Tuesday, February 15, 2011

Blog #6

In the introduction of Convergence Culture: Where Old and New Media Collide, Henry Jenkins says that "Each of us constructs our own personal mythology from bits and fragments of information extracted from the media flow and transformed into resources through which we make sense of our everyday lives" (3). This statement is directly related to the key points from Weinberger. Weinberger, with the help of German philosopher Martin Heidegger, says "The meaning of a particular thing is enabled by the web of implicit meanings we call the world" (170). Both Jenkins and Weinberger note that we use implicit and explicit meanings to make sense of our everyday lives and things.
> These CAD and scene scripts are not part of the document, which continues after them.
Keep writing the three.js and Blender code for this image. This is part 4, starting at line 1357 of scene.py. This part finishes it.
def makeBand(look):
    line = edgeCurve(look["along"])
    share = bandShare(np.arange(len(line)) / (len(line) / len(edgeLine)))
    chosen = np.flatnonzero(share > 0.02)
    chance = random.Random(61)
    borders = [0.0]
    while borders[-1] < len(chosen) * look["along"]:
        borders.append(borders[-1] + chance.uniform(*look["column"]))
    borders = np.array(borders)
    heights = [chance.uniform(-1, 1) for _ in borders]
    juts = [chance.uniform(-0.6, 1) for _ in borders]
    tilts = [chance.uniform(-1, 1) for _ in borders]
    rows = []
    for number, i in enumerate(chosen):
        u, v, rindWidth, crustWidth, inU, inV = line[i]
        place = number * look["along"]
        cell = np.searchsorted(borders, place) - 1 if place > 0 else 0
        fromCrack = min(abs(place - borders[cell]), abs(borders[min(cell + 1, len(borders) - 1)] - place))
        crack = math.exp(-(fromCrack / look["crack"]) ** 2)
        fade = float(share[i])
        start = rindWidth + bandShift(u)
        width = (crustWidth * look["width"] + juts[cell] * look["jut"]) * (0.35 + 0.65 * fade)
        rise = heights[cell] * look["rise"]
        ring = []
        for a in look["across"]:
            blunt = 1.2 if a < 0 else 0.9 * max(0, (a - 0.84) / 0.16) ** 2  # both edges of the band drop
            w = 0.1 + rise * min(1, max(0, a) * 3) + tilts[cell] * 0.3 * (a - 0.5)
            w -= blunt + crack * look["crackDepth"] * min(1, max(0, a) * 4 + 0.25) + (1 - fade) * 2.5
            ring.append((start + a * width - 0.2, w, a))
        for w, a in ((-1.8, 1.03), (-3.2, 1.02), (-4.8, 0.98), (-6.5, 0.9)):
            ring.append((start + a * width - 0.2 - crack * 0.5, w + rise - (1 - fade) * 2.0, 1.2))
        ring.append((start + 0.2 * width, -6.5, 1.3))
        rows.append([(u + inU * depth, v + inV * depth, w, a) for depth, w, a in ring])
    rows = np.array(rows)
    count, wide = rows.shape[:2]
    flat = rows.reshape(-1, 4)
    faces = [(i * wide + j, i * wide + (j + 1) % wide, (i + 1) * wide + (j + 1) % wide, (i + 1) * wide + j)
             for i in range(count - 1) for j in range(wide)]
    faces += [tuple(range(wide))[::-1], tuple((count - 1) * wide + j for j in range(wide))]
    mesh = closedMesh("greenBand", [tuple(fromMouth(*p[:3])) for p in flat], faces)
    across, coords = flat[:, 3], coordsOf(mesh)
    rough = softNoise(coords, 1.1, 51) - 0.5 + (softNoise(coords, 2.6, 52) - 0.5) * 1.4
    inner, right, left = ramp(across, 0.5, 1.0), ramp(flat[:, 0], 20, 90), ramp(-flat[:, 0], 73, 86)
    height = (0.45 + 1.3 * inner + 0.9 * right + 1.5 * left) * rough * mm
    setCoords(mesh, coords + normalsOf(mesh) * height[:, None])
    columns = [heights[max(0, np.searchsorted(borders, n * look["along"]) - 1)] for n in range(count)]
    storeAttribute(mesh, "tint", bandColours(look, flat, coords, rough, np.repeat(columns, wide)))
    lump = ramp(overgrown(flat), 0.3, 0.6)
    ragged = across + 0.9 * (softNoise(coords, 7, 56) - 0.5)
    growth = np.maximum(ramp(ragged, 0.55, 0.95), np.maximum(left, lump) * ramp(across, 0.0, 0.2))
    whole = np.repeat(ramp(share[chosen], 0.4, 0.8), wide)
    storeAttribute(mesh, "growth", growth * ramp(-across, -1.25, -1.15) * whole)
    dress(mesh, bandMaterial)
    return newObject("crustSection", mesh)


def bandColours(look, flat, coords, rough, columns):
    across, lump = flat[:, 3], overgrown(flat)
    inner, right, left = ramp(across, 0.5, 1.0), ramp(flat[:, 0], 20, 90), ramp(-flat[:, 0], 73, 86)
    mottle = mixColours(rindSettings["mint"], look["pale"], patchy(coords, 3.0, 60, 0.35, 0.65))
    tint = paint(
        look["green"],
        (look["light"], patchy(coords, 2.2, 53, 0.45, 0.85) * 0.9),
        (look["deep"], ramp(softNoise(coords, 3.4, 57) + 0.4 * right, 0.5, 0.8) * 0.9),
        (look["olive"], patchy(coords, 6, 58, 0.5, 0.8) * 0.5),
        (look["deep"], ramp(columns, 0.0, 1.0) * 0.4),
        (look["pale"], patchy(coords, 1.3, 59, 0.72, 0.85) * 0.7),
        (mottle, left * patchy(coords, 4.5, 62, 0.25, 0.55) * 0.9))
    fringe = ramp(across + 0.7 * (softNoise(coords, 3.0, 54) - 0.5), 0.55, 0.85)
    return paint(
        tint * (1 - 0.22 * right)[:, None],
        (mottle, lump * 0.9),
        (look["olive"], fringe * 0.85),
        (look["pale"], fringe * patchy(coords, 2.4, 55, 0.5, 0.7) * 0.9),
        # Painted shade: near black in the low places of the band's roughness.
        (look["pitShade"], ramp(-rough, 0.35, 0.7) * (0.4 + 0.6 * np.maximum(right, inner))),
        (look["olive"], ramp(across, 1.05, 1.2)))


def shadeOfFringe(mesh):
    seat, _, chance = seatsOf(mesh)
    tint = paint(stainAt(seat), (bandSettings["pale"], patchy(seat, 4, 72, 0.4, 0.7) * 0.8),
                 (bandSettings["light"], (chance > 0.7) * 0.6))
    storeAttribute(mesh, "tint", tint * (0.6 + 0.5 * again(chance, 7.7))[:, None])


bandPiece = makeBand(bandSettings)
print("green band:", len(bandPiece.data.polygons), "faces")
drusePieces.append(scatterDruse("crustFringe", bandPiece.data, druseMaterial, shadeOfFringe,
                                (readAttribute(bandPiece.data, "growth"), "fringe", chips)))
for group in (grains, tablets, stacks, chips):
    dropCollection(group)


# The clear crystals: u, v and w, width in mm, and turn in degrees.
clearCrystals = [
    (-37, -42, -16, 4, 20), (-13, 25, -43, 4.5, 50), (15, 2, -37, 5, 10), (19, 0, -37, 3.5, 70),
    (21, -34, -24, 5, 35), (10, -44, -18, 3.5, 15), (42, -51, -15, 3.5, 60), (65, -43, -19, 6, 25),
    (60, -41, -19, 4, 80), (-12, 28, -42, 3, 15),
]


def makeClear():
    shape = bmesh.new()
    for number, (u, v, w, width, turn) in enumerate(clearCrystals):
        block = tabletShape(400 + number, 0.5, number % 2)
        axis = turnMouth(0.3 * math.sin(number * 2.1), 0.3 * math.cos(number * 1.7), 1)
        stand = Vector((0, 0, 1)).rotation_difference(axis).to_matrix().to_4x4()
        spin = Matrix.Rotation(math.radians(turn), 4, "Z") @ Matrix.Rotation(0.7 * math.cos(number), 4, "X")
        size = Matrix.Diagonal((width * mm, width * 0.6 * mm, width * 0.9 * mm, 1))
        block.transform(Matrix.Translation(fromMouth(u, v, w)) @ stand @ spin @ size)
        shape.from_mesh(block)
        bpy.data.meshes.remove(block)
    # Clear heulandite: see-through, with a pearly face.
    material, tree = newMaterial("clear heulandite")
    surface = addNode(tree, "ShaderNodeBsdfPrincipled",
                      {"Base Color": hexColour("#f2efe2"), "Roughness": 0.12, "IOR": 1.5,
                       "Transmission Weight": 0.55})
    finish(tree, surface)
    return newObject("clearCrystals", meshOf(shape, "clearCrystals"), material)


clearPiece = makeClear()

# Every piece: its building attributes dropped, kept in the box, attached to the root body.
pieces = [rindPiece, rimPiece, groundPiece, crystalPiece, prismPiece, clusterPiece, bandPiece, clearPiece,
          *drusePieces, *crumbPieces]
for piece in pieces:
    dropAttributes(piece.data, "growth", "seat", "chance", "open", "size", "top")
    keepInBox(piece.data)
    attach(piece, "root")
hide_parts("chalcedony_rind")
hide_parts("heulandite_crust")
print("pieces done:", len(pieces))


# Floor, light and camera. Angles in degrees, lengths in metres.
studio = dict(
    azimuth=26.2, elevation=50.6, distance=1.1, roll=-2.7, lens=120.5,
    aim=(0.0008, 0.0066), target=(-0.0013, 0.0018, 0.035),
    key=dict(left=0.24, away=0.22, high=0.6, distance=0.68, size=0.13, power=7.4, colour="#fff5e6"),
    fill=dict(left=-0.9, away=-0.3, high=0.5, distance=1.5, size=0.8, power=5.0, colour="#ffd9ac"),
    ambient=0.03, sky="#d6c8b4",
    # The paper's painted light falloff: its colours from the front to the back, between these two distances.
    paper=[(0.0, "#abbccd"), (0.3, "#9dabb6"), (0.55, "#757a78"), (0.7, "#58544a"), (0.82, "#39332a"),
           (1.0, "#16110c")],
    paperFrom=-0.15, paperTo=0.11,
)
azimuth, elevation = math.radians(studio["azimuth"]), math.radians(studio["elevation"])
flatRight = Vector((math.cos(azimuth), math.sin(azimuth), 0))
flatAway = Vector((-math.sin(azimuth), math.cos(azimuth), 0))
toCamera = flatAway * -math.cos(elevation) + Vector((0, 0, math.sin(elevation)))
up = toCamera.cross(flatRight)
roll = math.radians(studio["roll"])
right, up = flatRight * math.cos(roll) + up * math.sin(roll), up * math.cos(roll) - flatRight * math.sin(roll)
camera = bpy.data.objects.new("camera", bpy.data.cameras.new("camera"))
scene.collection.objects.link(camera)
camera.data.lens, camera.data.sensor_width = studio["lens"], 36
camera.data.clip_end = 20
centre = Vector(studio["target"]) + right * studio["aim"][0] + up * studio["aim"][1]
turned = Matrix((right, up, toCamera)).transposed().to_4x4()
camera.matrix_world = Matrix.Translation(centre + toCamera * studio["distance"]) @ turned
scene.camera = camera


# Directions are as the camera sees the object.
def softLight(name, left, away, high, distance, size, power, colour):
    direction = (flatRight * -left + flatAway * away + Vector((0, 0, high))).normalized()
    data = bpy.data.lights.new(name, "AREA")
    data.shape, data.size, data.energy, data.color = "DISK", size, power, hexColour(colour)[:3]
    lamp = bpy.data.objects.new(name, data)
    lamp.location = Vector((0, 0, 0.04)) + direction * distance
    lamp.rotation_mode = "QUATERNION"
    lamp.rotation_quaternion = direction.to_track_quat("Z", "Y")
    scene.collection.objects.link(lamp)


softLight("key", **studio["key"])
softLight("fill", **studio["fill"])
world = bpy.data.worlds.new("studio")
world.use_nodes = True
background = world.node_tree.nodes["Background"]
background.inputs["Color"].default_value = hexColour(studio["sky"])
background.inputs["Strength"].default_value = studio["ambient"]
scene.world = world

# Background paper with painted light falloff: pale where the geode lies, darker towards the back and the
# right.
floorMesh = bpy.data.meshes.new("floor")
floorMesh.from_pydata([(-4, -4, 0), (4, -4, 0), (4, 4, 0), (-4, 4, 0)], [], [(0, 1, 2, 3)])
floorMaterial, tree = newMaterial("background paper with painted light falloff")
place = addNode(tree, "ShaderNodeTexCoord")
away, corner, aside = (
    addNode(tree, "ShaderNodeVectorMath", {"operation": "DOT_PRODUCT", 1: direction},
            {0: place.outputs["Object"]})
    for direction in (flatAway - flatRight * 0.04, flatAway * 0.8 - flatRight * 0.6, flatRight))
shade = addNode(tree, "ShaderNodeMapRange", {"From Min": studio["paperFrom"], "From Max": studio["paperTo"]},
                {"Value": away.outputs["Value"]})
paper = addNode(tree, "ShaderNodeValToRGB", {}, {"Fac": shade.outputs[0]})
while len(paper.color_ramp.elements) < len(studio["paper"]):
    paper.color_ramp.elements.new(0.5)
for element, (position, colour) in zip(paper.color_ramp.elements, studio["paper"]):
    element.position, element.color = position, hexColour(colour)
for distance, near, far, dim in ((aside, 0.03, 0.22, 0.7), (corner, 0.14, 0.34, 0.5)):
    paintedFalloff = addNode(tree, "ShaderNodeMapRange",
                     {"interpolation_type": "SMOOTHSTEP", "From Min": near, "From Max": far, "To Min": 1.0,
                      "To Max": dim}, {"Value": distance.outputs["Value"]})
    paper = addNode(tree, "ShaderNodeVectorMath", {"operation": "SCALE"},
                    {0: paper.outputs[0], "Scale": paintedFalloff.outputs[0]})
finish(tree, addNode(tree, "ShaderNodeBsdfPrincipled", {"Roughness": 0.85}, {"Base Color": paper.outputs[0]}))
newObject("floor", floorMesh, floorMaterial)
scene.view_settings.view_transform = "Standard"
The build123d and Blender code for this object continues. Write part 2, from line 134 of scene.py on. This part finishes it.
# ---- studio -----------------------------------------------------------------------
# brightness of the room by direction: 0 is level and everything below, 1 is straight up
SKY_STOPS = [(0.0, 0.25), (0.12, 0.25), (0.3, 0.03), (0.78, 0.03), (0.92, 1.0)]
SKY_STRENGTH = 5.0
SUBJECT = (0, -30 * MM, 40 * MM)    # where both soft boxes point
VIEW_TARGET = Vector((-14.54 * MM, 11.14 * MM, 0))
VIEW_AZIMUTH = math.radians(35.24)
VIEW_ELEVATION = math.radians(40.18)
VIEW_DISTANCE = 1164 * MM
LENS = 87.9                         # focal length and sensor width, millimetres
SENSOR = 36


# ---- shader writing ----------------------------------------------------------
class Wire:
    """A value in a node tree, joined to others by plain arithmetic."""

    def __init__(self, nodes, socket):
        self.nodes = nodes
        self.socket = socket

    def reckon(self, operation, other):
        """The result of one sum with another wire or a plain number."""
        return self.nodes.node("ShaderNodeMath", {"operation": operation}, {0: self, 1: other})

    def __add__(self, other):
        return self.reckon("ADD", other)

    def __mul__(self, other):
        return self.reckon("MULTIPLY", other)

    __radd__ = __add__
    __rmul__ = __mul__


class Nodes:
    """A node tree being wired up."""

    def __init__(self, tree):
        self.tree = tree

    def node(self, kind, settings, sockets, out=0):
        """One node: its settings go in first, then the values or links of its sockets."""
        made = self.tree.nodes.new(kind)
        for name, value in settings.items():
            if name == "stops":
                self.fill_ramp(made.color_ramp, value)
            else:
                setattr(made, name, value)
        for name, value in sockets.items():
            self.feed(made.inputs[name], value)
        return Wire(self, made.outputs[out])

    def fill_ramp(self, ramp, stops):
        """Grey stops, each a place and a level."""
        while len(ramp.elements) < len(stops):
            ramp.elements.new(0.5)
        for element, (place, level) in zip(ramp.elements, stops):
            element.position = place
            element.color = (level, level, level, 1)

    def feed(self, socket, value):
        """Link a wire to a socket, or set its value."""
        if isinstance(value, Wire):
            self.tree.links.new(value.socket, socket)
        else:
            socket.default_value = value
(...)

Convergence is also a key point in the introduction (see title of book) and Jenkins offers some unique insight. Jenkins says that convergence is an old concept taking on new meanings (6) and this also relates to the key points from Weinberger because Weinberger talks about how people are becoming a huge part of the internet and contributing to its content. Jenkins says, "Convergence occurs within the brains of individual consumers and through social interactions with others" (3) and Weinberger would most definitely agree. These social interactions create "buzz that is increasingly valued by the media industry" so collective intelligence comes into play (Jenkins 4). I would say that collective intelligence is also a key point from the introduction and is directly related to the key points of Weinberger as well. Weinberger discusses metadata, the way it is collected, and how it impacts the web, pointing out that the information is highly valuable and necessary for social interactions.